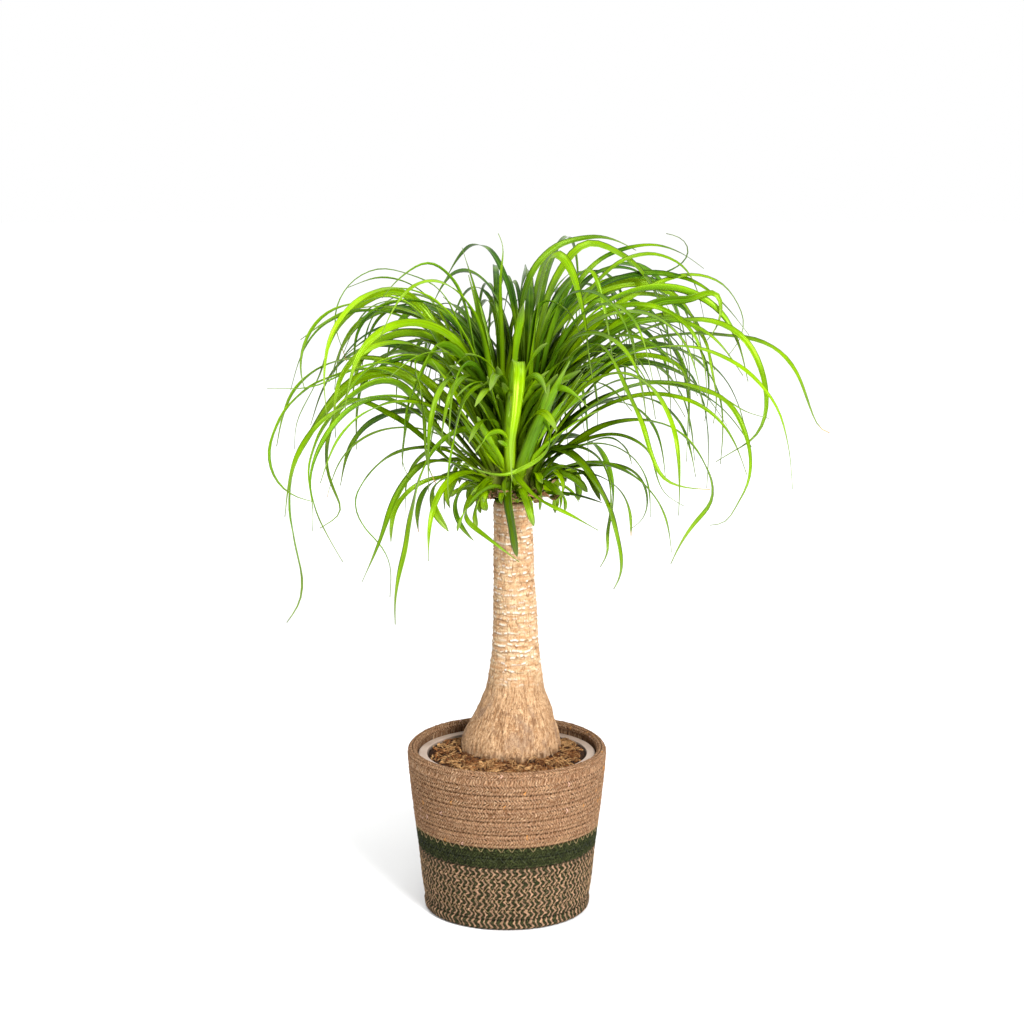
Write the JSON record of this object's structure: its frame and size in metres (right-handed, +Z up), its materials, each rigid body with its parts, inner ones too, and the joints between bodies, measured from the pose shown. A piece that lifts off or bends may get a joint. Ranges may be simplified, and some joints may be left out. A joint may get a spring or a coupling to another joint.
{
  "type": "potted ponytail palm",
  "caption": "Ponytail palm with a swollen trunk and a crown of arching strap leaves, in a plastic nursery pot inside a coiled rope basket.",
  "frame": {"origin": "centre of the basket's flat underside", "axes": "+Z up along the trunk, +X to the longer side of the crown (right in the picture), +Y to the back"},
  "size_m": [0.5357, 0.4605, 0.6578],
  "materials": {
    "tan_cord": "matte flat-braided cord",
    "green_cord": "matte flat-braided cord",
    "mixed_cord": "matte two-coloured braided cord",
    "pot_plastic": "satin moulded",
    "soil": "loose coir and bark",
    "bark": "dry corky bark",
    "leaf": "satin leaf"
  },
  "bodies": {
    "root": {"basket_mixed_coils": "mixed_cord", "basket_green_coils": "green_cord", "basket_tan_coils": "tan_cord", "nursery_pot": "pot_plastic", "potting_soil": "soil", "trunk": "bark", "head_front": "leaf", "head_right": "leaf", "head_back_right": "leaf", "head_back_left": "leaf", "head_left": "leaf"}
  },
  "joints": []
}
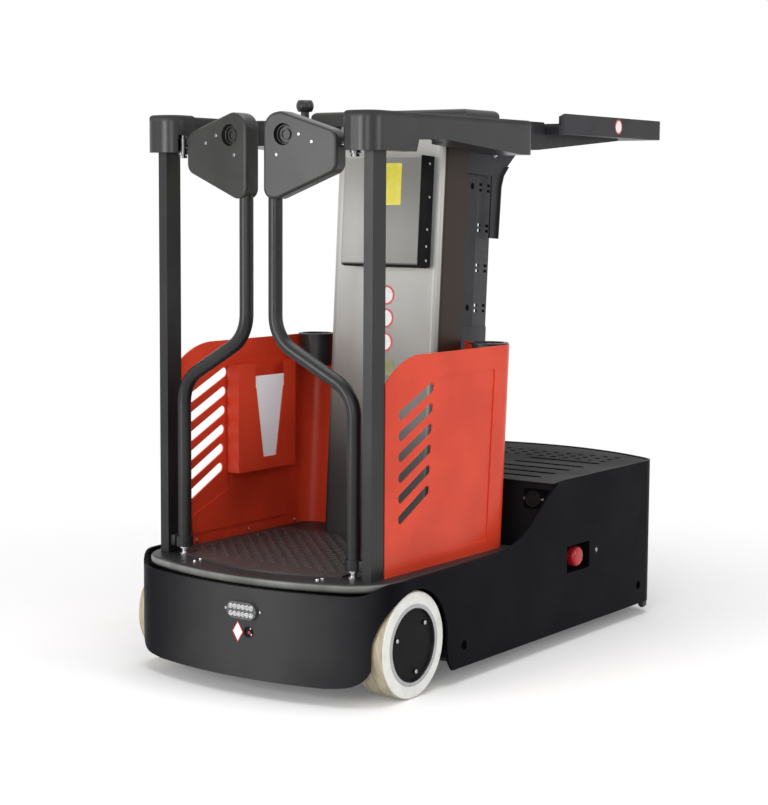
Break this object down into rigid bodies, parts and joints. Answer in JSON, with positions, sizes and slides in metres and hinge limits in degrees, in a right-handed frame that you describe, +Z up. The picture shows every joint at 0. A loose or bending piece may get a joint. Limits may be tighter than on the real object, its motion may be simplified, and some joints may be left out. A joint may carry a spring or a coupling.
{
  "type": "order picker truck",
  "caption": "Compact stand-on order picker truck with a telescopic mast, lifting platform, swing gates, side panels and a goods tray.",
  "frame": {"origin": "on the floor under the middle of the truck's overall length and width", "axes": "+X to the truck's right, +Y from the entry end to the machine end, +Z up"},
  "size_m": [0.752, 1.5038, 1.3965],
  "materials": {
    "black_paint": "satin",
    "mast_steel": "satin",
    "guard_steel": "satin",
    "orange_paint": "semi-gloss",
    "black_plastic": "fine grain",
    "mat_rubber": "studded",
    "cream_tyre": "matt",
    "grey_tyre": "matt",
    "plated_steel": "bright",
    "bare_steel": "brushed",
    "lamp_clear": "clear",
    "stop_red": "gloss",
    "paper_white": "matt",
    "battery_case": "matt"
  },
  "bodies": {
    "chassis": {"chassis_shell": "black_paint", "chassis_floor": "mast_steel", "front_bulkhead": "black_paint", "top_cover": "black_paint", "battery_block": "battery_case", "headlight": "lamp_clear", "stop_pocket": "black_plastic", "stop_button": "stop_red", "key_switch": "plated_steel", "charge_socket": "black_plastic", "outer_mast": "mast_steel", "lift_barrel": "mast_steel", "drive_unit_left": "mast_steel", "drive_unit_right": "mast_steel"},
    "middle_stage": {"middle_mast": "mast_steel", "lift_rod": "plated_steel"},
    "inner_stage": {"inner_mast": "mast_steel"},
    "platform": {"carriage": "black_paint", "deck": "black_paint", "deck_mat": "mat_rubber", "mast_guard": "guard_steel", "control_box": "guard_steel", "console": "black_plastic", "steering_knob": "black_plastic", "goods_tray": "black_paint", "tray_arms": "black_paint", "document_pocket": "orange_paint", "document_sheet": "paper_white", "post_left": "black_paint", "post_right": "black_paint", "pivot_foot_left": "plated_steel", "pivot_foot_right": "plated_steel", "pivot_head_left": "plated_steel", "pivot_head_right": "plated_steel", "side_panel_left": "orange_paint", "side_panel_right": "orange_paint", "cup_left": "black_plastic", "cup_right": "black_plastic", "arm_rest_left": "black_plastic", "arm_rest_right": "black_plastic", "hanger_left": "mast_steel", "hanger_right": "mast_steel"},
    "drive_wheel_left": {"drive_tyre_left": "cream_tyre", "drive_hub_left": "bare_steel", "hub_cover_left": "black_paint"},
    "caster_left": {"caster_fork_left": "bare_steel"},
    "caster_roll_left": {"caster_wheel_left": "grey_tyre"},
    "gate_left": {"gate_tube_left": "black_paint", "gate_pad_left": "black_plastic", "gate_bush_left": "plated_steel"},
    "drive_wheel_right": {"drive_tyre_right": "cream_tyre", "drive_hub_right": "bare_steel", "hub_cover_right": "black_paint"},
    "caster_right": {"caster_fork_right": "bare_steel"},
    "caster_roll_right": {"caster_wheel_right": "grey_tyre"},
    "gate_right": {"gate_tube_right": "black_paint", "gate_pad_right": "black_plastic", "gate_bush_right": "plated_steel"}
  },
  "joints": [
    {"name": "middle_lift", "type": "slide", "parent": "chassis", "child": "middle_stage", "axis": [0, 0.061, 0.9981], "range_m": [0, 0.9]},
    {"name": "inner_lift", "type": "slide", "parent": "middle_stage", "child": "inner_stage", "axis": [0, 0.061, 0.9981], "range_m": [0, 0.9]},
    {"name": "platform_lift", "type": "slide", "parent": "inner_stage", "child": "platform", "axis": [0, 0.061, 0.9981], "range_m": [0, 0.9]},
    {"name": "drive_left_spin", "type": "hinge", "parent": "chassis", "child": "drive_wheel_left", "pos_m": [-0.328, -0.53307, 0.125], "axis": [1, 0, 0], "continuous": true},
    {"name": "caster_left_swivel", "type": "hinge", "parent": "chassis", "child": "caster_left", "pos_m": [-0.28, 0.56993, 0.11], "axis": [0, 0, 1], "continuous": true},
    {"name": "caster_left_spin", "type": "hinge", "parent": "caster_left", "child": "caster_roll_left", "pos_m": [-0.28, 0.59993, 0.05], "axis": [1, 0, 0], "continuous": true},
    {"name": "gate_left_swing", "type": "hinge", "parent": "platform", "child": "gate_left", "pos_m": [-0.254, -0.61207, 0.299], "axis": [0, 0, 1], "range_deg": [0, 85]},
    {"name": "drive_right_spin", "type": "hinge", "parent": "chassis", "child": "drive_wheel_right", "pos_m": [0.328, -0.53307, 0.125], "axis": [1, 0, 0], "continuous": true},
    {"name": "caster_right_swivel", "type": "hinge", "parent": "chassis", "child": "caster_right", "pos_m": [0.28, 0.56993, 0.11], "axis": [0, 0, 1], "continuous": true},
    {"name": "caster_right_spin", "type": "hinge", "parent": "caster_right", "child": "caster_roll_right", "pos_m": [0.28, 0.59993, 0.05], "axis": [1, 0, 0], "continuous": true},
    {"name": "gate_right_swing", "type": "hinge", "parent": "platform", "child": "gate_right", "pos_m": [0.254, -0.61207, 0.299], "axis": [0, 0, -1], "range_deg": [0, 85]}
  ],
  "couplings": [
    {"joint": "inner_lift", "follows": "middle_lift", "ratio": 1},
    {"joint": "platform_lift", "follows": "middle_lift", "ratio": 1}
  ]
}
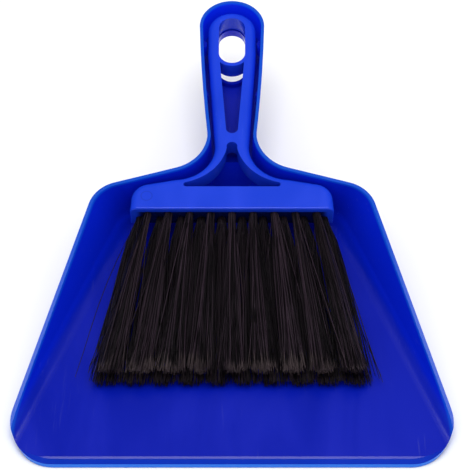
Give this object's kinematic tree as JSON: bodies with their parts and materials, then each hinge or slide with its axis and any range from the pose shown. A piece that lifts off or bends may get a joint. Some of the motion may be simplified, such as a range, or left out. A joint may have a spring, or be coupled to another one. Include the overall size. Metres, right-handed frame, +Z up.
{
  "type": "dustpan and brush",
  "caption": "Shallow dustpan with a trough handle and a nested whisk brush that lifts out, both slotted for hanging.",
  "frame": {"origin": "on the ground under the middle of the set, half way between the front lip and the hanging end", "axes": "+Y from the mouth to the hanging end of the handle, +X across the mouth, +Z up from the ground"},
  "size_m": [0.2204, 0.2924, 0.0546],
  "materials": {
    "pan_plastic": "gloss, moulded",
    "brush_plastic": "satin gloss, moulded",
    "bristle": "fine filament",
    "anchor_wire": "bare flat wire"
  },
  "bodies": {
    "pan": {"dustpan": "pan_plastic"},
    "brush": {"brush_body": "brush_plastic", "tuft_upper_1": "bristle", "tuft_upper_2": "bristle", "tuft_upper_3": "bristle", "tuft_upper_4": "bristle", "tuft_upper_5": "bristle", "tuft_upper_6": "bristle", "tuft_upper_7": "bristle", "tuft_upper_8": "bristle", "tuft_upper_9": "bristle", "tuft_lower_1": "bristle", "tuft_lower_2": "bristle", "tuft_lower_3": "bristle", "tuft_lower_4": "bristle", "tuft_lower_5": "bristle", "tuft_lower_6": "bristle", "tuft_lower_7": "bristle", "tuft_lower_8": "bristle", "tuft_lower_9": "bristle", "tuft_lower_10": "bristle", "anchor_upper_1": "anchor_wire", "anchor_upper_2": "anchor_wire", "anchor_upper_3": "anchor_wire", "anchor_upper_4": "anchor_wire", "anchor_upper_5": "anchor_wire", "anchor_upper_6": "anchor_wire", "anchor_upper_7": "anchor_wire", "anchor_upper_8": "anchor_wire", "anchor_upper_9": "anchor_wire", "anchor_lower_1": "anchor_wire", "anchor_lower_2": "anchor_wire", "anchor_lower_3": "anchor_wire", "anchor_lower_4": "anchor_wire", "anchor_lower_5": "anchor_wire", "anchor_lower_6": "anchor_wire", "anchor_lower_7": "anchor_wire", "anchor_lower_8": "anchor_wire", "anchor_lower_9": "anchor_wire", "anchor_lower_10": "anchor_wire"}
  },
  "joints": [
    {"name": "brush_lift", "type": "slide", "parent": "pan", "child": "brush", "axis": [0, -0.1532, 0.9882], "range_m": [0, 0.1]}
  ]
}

********************

# [Exercise prompt]
Every line of the records that includes the word "parts" should be gathered.

# [Response to the task]
Write the JSON record of this object's structure: its frame and size in metres (right-handed, +Z up), its materials, each rigid body with its parts, inner ones too, and the joints between bodies, measured from the pose shown. A piece that lifts off or bends may get a joint. Ranges may be simplified, and some joints may be left out. A joint may get a spring or a coupling to another joint.
Break this object down into rigid bodies, parts and joints. Answer in JSON, with positions, sizes and slides in metres and hinge limits in degrees, in a right-handed frame that you describe, +Z up. The picture shows every joint at 0. A loose or bending piece may get a joint. Limits may be tighter than on the real object, its motion may be simplified, and some joints may be left out. A joint may carry a spring or a coupling.
Give this object's kinematic tree as JSON: bodies with their parts and materials, then each hinge or slide with its axis and any range from the pose shown. A piece that lifts off or bends may get a joint. Some of the motion may be simplified, such as a range, or left out. A joint may have a spring, or be coupled to another one. Include the overall size. Metres, right-handed frame, +Z up.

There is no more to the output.